# [Dataset section]

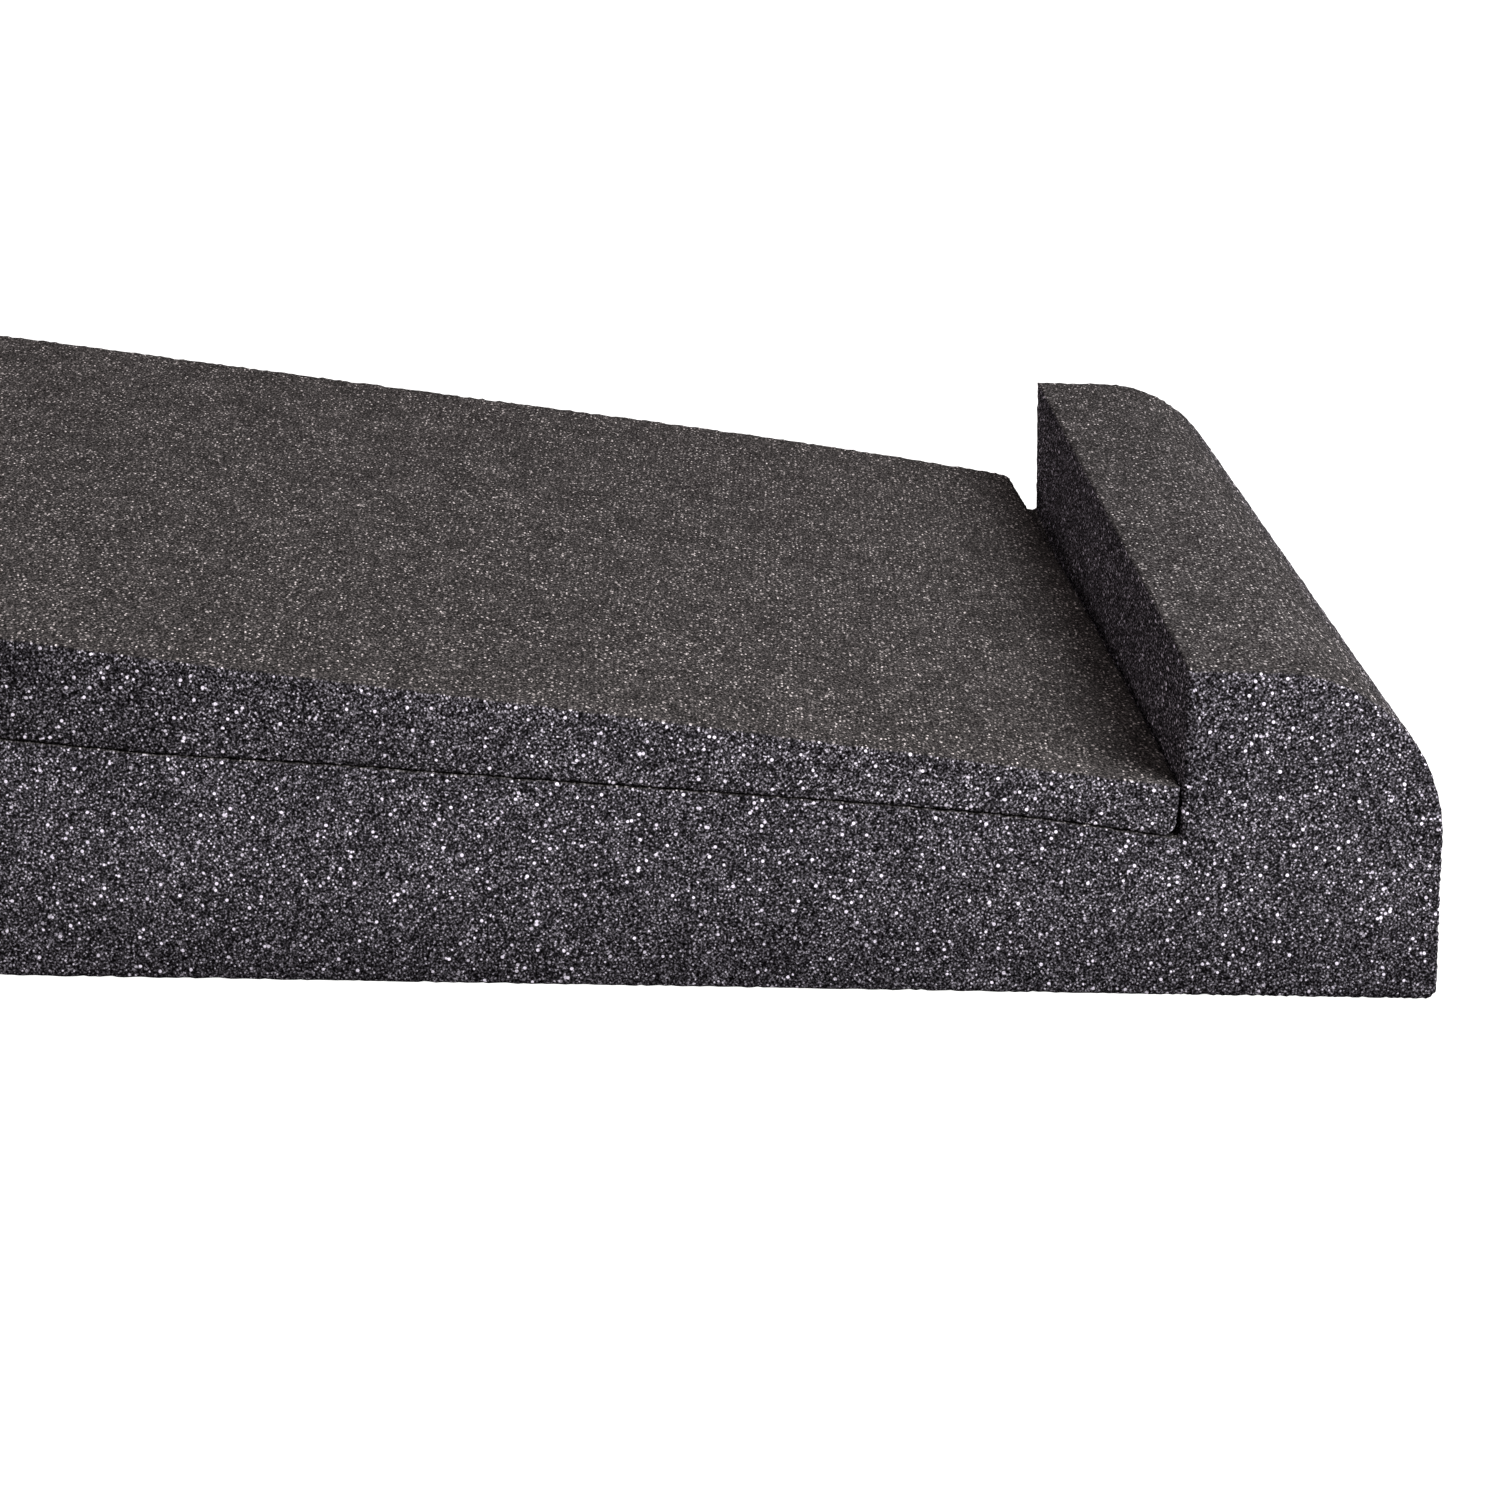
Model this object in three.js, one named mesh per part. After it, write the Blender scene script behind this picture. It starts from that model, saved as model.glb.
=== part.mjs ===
import * as THREE from 'three';

// Speaker isolation pad: a foam base with a raised stop lip, and a loose foam wedge on its sloping floor.
// Millimetres. +X runs toward the stop lip, +Y across the pad, +Z up. The origin is under the middle of the pad.

// Overall plan size and the height of the stop lip.
const LENGTH = 300;
const WIDTH = 200;
const LIP_HEIGHT = 40;

// The stop lip: thickness along X, radius of its front-top edge, radius of the front edge at the bottom.
const LIP_THICKNESS = 31.5;
const LIP_RADIUS = 20.5;
const FOOT_RADIUS = 1;

// The floor of the base: its height where it meets the lip, how steeply it rises toward the rear, and the radius
// that the cutting wire leaves in the inner corner.
const FLOOR_HEIGHT = 20.2;
const FLOOR_ANGLE_DEG = 3.65;
const INNER_RADIUS = 0.6;

// The wedge insert: thickness at the lip, and the angle between its two faces.
const INSERT_THIN_END = 5.2;
const INSERT_TAPER_DEG = 2.8;
const INSERT_CORNER_RADIUS = 1.4;

// Clear space under the insert, and from its thin end to the lip at the -Y side and at the +Y side.
const REST_GAP = 0.3;
const END_GAP_TOP = 0.3;
const END_GAP_BOTTOM = 0.7;
const FAR_GAP_TOP = 4.9;
const FAR_GAP_BOTTOM = 2;
const END_GAP_POWER = 1.6;

const ROUND_STEPS = 16;
const END_STEPS = 14;

const rad = THREE.MathUtils.degToRad;

const rear = -LENGTH / 2;
const front = LENGTH / 2;
const side = WIDTH / 2;

// Each radius is limited by the walls that it rounds, so the lip keeps some flat top and some flat front.
const footRadius = Math.min(FOOT_RADIUS, 0.2 * LIP_HEIGHT);
const lipRadius = Math.min(LIP_RADIUS, 0.9 * LIP_THICKNESS, 0.98 * LIP_HEIGHT - footRadius);
const lipFace = front - LIP_THICKNESS;
const innerRadius = Math.min(INNER_RADIUS, 0.4 * (LIP_HEIGHT - FLOOR_HEIGHT));
const floorSlope = Math.tan(rad(FLOOR_ANGLE_DEG));
const topSlope = Math.tan(rad(FLOOR_ANGLE_DEG + INSERT_TAPER_DEG));
const floorAt = (x) => FLOOR_HEIGHT + floorSlope * (lipFace - x);

// Points of a circular arc in the XZ plane.
function arc(cx, cz, r, from, to, steps) {
  const points = [];
  for (let i = 0; i <= steps; i++) {
    const a = rad(from + ((to - from) * i) / steps);
    points.push([cx + r * Math.cos(a), cz + r * Math.sin(a)]);
  }
  return points;
}

// A closed solid from one XZ outline per station along Y. The outlines run counter-clockwise in X and Z,
// have the same number of points, and are triangulated at both ends from the first one's own shape.
function loft(outlines, stations) {
  const count = outlines[0].length;
  const position = [];
  outlines.forEach((outline, k) => outline.forEach(([x, z]) => position.push(x, stations[k], z)));
  const index = [];
  for (let k = 0; k + 1 < stations.length; k++) {
    for (let i = 0; i < count; i++) {
      const j = (i + 1) % count;
      const a = k * count + i;
      const b = k * count + j;
      const c = a + count;
      const d = b + count;
      index.push(a, d, b, a, c, d);
    }
  }
  const last = (stations.length - 1) * count;
  const flat = (outline) => outline.map(([x, z]) => new THREE.Vector2(x, z));
  for (const [a, b, c] of THREE.ShapeUtils.triangulateShape(flat(outlines[0]), [])) {
    index.push(a, b, c);
  }
  for (const [a, b, c] of THREE.ShapeUtils.triangulateShape(flat(outlines.at(-1)), [])) {
    index.push(last + a, last + c, last + b);
  }
  const indexed = new THREE.BufferGeometry();
  indexed.setAttribute('position', new THREE.Float32BufferAttribute(position, 3));
  indexed.setIndex(index);
  const geometry = indexed.toNonIndexed();
  geometry.computeVertexNormals();
  return geometry;
}

function mesh(name, geometry, color) {
  const made = new THREE.Mesh(geometry, new THREE.MeshStandardMaterial({ color, roughness: 0.95 }));
  made.name = name;
  return made;
}

// Base: slab and stop lip are one block of foam, the same outline all the way across.
// The inner corner's arc touches the upright lip face and the tilted floor at this distance from where they meet.
const innerReach = innerRadius / Math.tan(rad((90 - FLOOR_ANGLE_DEG) / 2));
const baseOutline = [
  [rear, 0],
  ...arc(front - footRadius, footRadius, footRadius, -90, 0, 4),
  ...arc(front - lipRadius, LIP_HEIGHT - lipRadius, lipRadius, 0, 90, ROUND_STEPS),
  [lipFace, LIP_HEIGHT],
  ...arc(lipFace - innerRadius, FLOOR_HEIGHT + innerReach, innerRadius, 0, -90 - FLOOR_ANGLE_DEG, 5),
  [rear, floorAt(rear)],
];
const base = mesh('base', loft([baseOutline, baseOutline], [-side, side]), 0x3f3c40);

// Wedge insert: lies on the floor with its thin end at the lip. Its end is nearly square and close to the lip
// at the -Y side, and leans back more and more toward the +Y side, where it leaves an open notch.
const underAt = (x) => floorAt(x) + REST_GAP;
const overAt = (x) => FLOOR_HEIGHT + REST_GAP + INSERT_THIN_END + topSlope * (lipFace - x);
const corner = Math.min(INSERT_CORNER_RADIUS, 0.4 * INSERT_THIN_END);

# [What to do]
Quote each line of the data above exactly as written.

# [Response]
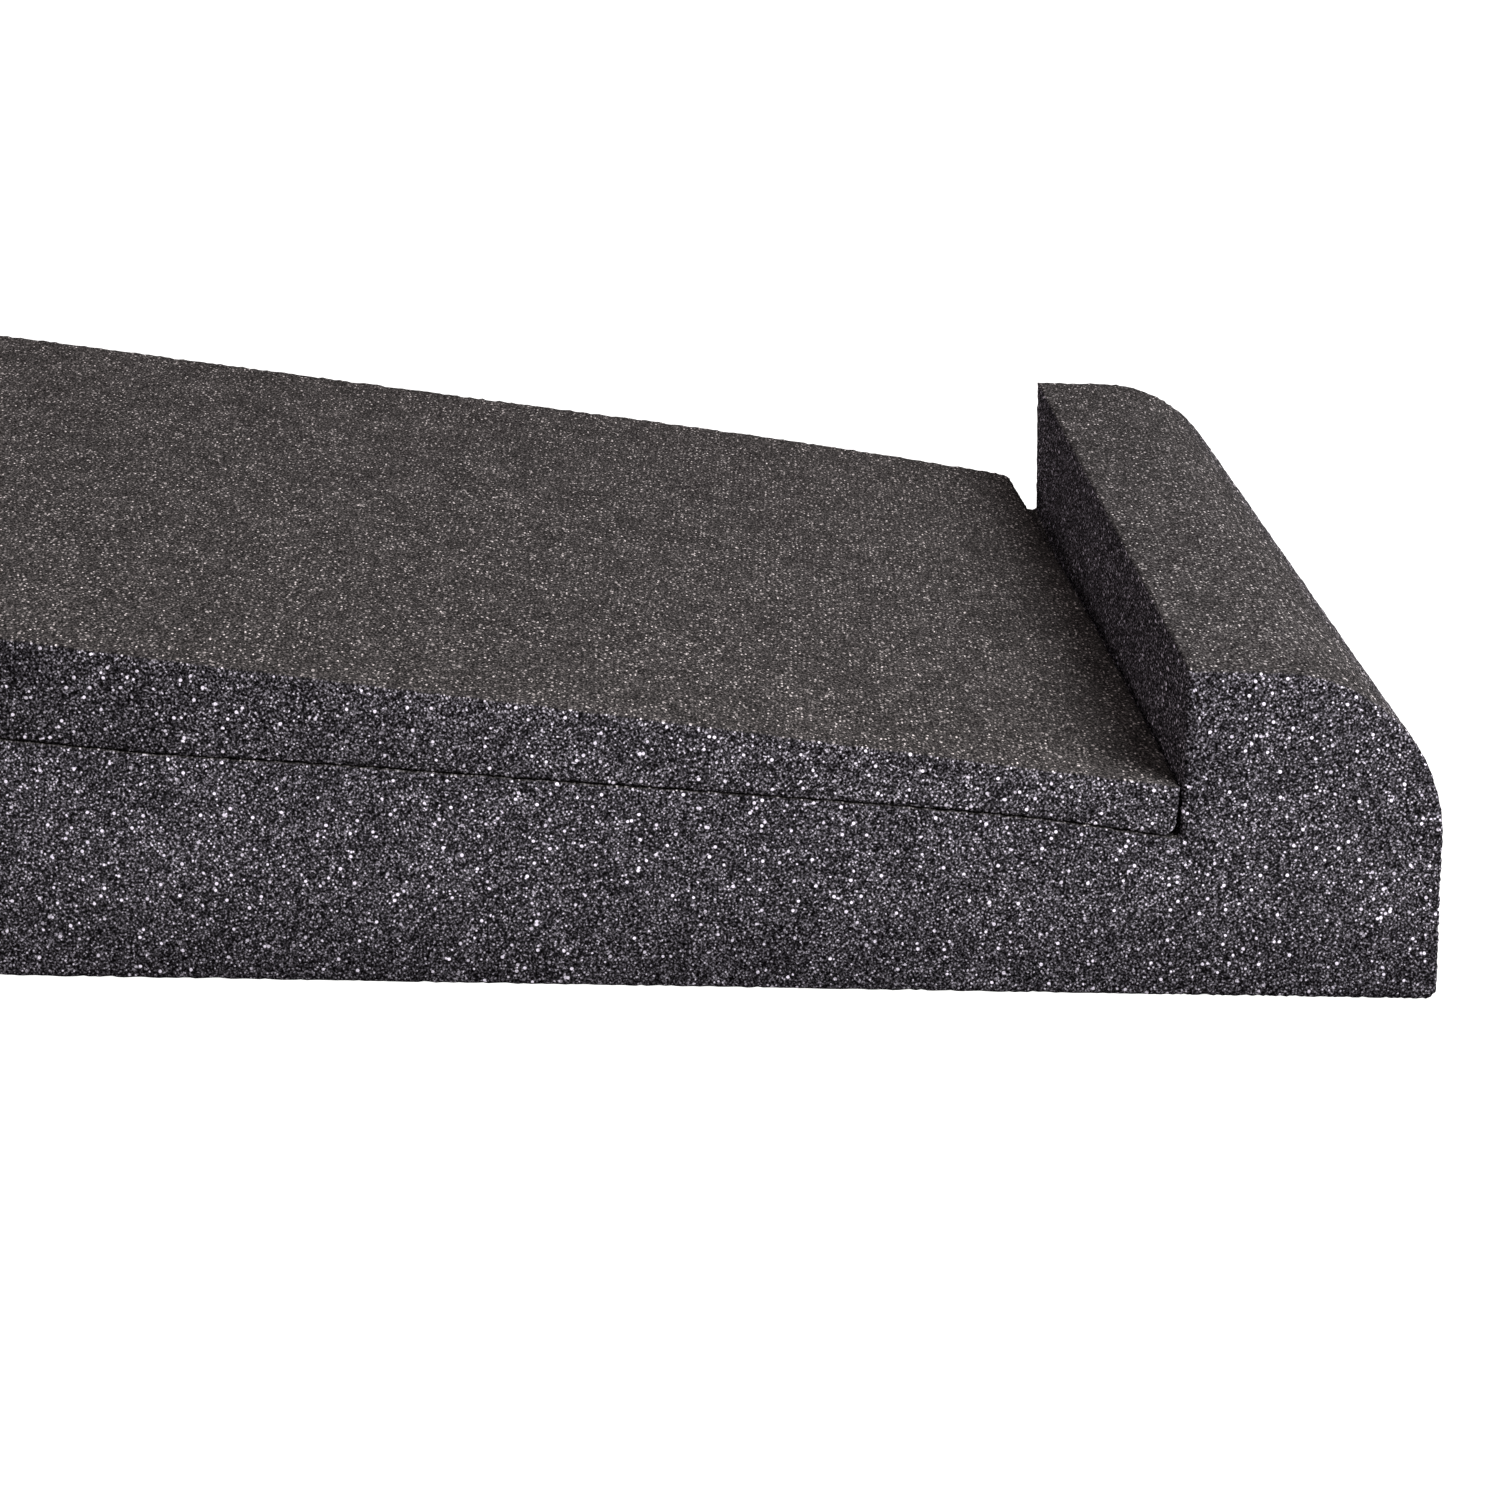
Model this object in three.js, one named mesh per part. After it, write the Blender scene script behind this picture. It starts from that model, saved as model.glb.
=== part.mjs ===
import * as THREE from 'three';

// Speaker isolation pad: a foam base with a raised stop lip, and a loose foam wedge on its sloping floor.
// Millimetres. +X runs toward the stop lip, +Y across the pad, +Z up. The origin is under the middle of the pad.

// Overall plan size and the height of the stop lip.
const LENGTH = 300;
const WIDTH = 200;
const LIP_HEIGHT = 40;

// The stop lip: thickness along X, radius of its front-top edge, radius of the front edge at the bottom.
const LIP_THICKNESS = 31.5;
const LIP_RADIUS = 20.5;
const FOOT_RADIUS = 1;

// The floor of the base: its height where it meets the lip, how steeply it rises toward the rear, and the radius
// that the cutting wire leaves in the inner corner.
const FLOOR_HEIGHT = 20.2;
const FLOOR_ANGLE_DEG = 3.65;
const INNER_RADIUS = 0.6;

// The wedge insert: thickness at the lip, and the angle between its two faces.
const INSERT_THIN_END = 5.2;
const INSERT_TAPER_DEG = 2.8;
const INSERT_CORNER_RADIUS = 1.4;

// Clear space under the insert, and from its thin end to the lip at the -Y side and at the +Y side.
const REST_GAP = 0.3;
const END_GAP_TOP = 0.3;
const END_GAP_BOTTOM = 0.7;
const FAR_GAP_TOP = 4.9;
const FAR_GAP_BOTTOM = 2;
const END_GAP_POWER = 1.6;

const ROUND_STEPS = 16;
const END_STEPS = 14;

const rad = THREE.MathUtils.degToRad;

const rear = -LENGTH / 2;
const front = LENGTH / 2;
const side = WIDTH / 2;

// Each radius is limited by the walls that it rounds, so the lip keeps some flat top and some flat front.
const footRadius = Math.min(FOOT_RADIUS, 0.2 * LIP_HEIGHT);
const lipRadius = Math.min(LIP_RADIUS, 0.9 * LIP_THICKNESS, 0.98 * LIP_HEIGHT - footRadius);
const lipFace = front - LIP_THICKNESS;
const innerRadius = Math.min(INNER_RADIUS, 0.4 * (LIP_HEIGHT - FLOOR_HEIGHT));
const floorSlope = Math.tan(rad(FLOOR_ANGLE_DEG));
const topSlope = Math.tan(rad(FLOOR_ANGLE_DEG + INSERT_TAPER_DEG));
const floorAt = (x) => FLOOR_HEIGHT + floorSlope * (lipFace - x);

// Points of a circular arc in the XZ plane.
function arc(cx, cz, r, from, to, steps) {
  const points = [];
  for (let i = 0; i <= steps; i++) {
    const a = rad(from + ((to - from) * i) / steps);
    points.push([cx + r * Math.cos(a), cz + r * Math.sin(a)]);
  }
  return points;
}

// A closed solid from one XZ outline per station along Y. The outlines run counter-clockwise in X and Z,
// have the same number of points, and are triangulated at both ends from the first one's own shape.
function loft(outlines, stations) {
  const count = outlines[0].length;
  const position = [];
  outlines.forEach((outline, k) => outline.forEach(([x, z]) => position.push(x, stations[k], z)));
  const index = [];
  for (let k = 0; k + 1 < stations.length; k++) {
    for (let i = 0; i < count; i++) {
      const j = (i + 1) % count;
      const a = k * count + i;
      const b = k * count + j;
      const c = a + count;
      const d = b + count;
      index.push(a, d, b, a, c, d);
    }
  }
  const last = (stations.length - 1) * count;
  const flat = (outline) => outline.map(([x, z]) => new THREE.Vector2(x, z));
  for (const [a, b, c] of THREE.ShapeUtils.triangulateShape(flat(outlines[0]), [])) {
    index.push(a, b, c);
  }
  for (const [a, b, c] of THREE.ShapeUtils.triangulateShape(flat(outlines.at(-1)), [])) {
    index.push(last + a, last + c, last + b);
  }
  const indexed = new THREE.BufferGeometry();
  indexed.setAttribute('position', new THREE.Float32BufferAttribute(position, 3));
  indexed.setIndex(index);
  const geometry = indexed.toNonIndexed();
  geometry.computeVertexNormals();
  return geometry;
}

function mesh(name, geometry, color) {
  const made = new THREE.Mesh(geometry, new THREE.MeshStandardMaterial({ color, roughness: 0.95 }));
  made.name = name;
  return made;
}

// Base: slab and stop lip are one block of foam, the same outline all the way across.
// The inner corner's arc touches the upright lip face and the tilted floor at this distance from where they meet.
const innerReach = innerRadius / Math.tan(rad((90 - FLOOR_ANGLE_DEG) / 2));
const baseOutline = [
  [rear, 0],
  ...arc(front - footRadius, footRadius, footRadius, -90, 0, 4),
  ...arc(front - lipRadius, LIP_HEIGHT - lipRadius, lipRadius, 0, 90, ROUND_STEPS),
  [lipFace, LIP_HEIGHT],
  ...arc(lipFace - innerRadius, FLOOR_HEIGHT + innerReach, innerRadius, 0, -90 - FLOOR_ANGLE_DEG, 5),
  [rear, floorAt(rear)],
];
const base = mesh('base', loft([baseOutline, baseOutline], [-side, side]), 0x3f3c40);

// Wedge insert: lies on the floor with its thin end at the lip. Its end is nearly square and close to the lip
// at the -Y side, and leans back more and more toward the +Y side, where it leaves an open notch.
const underAt = (x) => floorAt(x) + REST_GAP;
const overAt = (x) => FLOOR_HEIGHT + REST_GAP + INSERT_THIN_END + topSlope * (lipFace - x);
const corner = Math.min(INSERT_CORNER_RADIUS, 0.4 * INSERT_THIN_END);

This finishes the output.